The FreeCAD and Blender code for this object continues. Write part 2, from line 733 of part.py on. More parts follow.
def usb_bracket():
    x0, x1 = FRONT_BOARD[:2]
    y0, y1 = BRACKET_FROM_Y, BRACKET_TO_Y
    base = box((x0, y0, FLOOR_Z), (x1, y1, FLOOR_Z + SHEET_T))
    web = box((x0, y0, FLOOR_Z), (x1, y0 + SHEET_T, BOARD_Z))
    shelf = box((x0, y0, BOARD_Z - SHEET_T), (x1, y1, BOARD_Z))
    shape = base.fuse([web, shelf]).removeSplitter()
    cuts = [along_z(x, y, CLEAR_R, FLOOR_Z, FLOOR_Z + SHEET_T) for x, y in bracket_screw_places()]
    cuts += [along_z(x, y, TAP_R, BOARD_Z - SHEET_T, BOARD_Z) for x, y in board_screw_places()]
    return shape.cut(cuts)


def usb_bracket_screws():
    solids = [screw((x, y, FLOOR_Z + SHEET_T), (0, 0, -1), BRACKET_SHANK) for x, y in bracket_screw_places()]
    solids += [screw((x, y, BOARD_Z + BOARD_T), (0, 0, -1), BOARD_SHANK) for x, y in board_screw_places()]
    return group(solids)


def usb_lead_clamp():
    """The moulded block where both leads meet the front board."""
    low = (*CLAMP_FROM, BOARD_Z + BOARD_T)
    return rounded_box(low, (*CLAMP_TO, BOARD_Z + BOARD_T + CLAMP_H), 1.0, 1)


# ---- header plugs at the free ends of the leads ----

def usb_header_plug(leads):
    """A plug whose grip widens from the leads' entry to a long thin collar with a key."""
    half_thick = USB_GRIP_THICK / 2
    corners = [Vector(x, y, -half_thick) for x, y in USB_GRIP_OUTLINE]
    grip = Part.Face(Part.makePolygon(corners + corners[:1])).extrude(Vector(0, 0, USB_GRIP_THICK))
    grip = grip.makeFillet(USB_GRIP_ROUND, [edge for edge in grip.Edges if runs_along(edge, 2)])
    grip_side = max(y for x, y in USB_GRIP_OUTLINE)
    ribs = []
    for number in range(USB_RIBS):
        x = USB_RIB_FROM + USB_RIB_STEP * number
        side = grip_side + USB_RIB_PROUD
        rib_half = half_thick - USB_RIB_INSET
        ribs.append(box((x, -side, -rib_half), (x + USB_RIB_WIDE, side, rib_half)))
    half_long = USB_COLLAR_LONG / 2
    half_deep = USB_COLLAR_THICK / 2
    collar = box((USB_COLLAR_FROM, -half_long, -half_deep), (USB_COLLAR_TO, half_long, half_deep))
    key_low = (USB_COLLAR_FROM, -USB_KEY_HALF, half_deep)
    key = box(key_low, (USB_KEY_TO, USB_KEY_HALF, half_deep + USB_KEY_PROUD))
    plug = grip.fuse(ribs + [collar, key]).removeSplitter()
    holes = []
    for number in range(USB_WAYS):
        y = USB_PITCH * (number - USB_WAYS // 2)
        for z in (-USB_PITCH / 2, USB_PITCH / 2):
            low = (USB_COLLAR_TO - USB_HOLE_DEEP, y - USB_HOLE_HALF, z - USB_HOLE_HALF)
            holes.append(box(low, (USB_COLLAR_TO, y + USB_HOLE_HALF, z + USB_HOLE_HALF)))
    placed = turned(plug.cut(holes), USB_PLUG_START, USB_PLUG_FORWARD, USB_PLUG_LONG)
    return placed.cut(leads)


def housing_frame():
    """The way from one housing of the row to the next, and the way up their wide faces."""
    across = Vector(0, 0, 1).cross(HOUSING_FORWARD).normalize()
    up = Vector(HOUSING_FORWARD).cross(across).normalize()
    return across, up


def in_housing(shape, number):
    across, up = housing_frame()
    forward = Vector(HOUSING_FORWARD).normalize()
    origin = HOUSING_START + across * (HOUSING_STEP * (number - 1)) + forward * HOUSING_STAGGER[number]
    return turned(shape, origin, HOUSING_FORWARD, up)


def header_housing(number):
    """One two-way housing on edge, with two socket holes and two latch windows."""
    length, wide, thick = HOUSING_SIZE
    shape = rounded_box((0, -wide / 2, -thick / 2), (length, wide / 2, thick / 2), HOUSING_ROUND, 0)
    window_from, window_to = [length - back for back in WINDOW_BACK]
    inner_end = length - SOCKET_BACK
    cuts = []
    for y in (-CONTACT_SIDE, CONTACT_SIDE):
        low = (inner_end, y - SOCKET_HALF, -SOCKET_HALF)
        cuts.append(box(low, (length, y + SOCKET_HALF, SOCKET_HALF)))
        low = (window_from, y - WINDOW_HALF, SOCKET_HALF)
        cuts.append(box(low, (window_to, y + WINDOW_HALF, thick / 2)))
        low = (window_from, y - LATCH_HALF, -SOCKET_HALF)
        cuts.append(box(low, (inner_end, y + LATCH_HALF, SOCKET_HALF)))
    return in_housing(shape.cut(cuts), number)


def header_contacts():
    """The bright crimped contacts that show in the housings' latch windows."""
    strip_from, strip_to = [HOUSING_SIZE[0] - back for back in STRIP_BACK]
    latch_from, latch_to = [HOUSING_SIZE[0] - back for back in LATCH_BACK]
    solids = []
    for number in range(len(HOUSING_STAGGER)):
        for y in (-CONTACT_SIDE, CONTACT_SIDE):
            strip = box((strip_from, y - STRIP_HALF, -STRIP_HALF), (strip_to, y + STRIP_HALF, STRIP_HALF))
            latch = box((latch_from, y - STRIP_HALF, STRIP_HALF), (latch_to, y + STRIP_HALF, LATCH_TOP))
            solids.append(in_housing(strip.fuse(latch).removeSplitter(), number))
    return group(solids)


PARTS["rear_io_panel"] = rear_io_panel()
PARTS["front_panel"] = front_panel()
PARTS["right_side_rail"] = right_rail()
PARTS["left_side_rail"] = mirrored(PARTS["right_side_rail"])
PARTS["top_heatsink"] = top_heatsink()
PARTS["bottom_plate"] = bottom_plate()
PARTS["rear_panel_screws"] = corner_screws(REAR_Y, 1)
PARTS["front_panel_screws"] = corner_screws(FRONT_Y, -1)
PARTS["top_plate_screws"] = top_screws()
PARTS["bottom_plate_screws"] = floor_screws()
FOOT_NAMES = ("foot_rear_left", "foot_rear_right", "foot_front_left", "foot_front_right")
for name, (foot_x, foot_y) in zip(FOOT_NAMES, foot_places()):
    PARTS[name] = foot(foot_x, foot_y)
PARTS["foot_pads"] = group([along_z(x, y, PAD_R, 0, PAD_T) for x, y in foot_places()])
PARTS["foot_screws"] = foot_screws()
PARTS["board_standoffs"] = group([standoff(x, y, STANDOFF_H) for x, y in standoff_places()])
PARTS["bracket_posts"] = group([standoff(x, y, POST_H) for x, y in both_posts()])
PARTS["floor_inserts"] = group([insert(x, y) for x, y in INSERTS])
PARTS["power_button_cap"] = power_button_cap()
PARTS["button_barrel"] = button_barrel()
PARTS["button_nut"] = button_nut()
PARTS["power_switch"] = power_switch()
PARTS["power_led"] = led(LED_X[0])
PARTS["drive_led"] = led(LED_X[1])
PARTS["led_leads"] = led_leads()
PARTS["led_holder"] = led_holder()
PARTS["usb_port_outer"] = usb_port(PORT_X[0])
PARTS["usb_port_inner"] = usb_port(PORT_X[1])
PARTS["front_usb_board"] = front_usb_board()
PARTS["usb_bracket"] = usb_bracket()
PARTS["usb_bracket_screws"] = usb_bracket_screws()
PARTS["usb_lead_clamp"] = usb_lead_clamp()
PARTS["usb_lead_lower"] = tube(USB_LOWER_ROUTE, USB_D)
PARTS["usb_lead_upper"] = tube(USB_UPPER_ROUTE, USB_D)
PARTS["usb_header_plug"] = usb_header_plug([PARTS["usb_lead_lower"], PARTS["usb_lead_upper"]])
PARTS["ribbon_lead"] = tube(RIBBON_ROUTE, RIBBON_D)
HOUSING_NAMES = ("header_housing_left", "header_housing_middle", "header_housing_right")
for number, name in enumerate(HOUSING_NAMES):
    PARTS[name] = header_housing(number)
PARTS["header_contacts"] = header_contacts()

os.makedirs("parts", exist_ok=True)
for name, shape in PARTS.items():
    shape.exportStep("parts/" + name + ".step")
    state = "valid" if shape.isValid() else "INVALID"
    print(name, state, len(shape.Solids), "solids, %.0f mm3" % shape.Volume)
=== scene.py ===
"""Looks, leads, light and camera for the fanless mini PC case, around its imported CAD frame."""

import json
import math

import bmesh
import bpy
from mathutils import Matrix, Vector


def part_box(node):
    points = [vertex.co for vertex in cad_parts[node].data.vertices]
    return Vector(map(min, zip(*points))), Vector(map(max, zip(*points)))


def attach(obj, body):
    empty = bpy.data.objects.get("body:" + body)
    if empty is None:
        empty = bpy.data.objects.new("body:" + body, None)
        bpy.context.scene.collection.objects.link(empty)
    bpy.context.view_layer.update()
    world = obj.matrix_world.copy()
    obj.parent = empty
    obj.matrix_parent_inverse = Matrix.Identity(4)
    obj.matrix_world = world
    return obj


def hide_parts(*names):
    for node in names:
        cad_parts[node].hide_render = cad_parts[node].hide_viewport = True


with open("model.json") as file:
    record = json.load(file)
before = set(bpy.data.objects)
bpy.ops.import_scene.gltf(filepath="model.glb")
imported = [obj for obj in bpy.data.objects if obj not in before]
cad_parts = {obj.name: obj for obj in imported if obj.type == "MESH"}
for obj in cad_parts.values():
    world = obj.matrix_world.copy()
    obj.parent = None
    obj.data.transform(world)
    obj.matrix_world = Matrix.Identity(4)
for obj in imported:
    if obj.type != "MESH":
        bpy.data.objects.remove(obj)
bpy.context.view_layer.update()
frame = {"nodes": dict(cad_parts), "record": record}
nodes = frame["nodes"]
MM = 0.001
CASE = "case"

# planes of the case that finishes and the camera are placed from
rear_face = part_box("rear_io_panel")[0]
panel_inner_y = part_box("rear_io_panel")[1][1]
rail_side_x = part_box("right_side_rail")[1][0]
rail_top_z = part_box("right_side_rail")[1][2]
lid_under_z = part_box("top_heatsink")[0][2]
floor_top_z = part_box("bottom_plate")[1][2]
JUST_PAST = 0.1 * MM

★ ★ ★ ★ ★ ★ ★

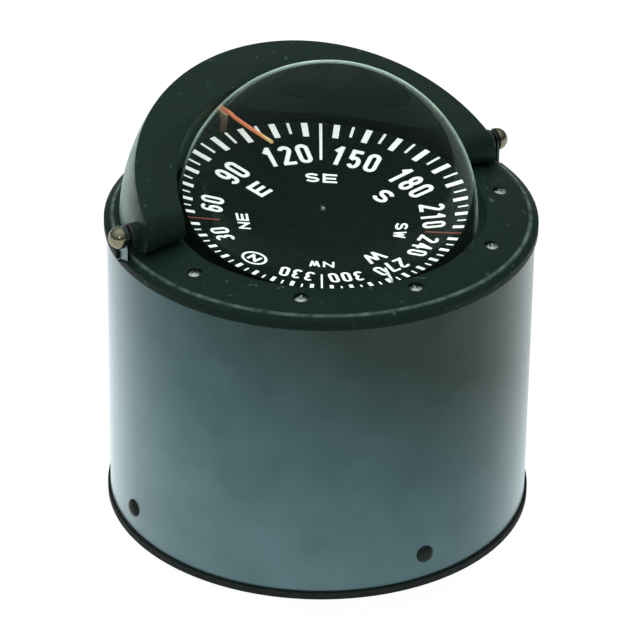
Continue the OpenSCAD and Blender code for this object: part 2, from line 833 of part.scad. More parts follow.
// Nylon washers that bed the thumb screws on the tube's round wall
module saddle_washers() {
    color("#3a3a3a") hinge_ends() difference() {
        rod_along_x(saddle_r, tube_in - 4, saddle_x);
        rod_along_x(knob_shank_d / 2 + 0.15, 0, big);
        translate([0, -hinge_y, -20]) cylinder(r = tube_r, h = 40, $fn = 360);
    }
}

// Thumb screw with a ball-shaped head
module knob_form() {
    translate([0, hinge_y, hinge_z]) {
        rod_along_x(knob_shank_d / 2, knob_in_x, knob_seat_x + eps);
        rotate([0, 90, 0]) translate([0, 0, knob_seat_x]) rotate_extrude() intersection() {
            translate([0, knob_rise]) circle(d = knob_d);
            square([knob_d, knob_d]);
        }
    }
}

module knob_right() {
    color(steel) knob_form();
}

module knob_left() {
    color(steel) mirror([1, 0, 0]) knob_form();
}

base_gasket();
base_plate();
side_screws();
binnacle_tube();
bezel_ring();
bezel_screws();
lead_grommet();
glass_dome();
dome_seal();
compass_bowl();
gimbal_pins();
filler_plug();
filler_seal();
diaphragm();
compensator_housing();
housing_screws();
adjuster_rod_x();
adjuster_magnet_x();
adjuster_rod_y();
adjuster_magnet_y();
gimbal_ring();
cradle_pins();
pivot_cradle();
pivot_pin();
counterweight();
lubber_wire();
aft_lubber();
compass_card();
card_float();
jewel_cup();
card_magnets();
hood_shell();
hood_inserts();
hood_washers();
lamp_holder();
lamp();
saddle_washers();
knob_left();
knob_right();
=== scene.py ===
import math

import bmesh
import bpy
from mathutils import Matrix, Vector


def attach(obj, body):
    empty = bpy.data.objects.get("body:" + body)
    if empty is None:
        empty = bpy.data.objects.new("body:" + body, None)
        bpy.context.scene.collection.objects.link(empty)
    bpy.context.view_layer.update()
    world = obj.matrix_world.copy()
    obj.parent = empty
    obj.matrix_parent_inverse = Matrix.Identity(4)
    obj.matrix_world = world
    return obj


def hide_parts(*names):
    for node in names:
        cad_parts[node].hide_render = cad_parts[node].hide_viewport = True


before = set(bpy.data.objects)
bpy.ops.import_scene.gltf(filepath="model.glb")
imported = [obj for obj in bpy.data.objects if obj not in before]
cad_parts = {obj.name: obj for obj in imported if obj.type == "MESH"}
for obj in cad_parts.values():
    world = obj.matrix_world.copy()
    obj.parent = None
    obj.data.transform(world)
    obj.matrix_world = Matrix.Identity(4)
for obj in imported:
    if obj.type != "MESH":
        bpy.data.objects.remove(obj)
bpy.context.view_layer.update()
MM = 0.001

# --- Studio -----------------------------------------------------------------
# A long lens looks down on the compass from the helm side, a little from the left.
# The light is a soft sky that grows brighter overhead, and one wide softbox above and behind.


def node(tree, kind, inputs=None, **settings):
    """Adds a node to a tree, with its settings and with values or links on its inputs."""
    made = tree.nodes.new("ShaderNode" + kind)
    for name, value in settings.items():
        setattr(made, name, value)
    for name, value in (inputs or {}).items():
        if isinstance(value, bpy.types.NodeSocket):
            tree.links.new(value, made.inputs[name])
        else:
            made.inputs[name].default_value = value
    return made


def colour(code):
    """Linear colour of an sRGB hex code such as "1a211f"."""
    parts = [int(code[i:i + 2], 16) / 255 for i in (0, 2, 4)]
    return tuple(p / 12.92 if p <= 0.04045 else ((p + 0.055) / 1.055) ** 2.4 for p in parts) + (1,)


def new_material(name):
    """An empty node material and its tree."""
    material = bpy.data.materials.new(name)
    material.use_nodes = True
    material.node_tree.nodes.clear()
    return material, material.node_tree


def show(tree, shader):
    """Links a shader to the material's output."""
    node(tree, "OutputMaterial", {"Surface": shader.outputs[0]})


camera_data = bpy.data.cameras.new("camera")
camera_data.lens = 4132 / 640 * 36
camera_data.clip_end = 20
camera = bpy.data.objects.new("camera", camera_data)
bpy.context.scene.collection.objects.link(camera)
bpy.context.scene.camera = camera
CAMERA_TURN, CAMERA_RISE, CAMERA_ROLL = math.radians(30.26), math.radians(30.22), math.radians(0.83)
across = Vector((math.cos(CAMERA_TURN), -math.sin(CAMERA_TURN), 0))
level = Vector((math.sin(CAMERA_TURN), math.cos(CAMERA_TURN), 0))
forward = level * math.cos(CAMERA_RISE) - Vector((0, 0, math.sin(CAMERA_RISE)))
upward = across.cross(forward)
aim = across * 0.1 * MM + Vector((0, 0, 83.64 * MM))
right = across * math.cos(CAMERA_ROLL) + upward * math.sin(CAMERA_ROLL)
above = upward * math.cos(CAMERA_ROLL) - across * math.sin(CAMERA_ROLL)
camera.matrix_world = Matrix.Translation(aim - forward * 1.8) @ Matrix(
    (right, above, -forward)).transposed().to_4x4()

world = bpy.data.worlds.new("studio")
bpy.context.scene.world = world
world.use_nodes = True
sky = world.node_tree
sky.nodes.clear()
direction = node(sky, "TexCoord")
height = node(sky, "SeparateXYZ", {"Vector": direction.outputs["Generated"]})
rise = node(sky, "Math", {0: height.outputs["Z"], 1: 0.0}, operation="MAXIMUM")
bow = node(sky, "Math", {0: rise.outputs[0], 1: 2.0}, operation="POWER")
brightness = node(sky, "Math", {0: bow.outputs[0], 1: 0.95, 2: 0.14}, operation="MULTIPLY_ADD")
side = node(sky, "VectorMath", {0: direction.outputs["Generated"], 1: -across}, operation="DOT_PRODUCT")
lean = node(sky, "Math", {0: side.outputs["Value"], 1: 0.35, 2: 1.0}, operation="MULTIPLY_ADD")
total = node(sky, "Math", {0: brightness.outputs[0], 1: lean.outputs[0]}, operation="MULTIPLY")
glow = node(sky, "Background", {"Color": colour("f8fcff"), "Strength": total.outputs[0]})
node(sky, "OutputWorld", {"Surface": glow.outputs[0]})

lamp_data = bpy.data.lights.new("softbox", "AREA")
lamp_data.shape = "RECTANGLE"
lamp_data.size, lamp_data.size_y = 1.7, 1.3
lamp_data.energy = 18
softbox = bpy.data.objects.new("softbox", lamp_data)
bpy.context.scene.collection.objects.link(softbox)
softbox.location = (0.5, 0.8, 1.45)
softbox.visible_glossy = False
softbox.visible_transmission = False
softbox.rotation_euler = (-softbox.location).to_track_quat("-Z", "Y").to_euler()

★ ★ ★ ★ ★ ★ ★

§ WRITTEN REQUEST
Write down exactly the span of lines above from the one containing "hood_inserts();" to the one containing "return made", both ends included.

§ SOLUTION FOR THIS EXERCISE
hood_inserts();
hood_washers();
lamp_holder();
lamp();
saddle_washers();
knob_left();
knob_right();
=== scene.py ===
import math

import bmesh
import bpy
from mathutils import Matrix, Vector


def attach(obj, body):
    empty = bpy.data.objects.get("body:" + body)
    if empty is None:
        empty = bpy.data.objects.new("body:" + body, None)
        bpy.context.scene.collection.objects.link(empty)
    bpy.context.view_layer.update()
    world = obj.matrix_world.copy()
    obj.parent = empty
    obj.matrix_parent_inverse = Matrix.Identity(4)
    obj.matrix_world = world
    return obj


def hide_parts(*names):
    for node in names:
        cad_parts[node].hide_render = cad_parts[node].hide_viewport = True


before = set(bpy.data.objects)
bpy.ops.import_scene.gltf(filepath="model.glb")
imported = [obj for obj in bpy.data.objects if obj not in before]
cad_parts = {obj.name: obj for obj in imported if obj.type == "MESH"}
for obj in cad_parts.values():
    world = obj.matrix_world.copy()
    obj.parent = None
    obj.data.transform(world)
    obj.matrix_world = Matrix.Identity(4)
for obj in imported:
    if obj.type != "MESH":
        bpy.data.objects.remove(obj)
bpy.context.view_layer.update()
MM = 0.001

# --- Studio -----------------------------------------------------------------
# A long lens looks down on the compass from the helm side, a little from the left.
# The light is a soft sky that grows brighter overhead, and one wide softbox above and behind.


def node(tree, kind, inputs=None, **settings):
    """Adds a node to a tree, with its settings and with values or links on its inputs."""
    made = tree.nodes.new("ShaderNode" + kind)
    for name, value in settings.items():
        setattr(made, name, value)
    for name, value in (inputs or {}).items():
        if isinstance(value, bpy.types.NodeSocket):
            tree.links.new(value, made.inputs[name])
        else:
            made.inputs[name].default_value = value
    return made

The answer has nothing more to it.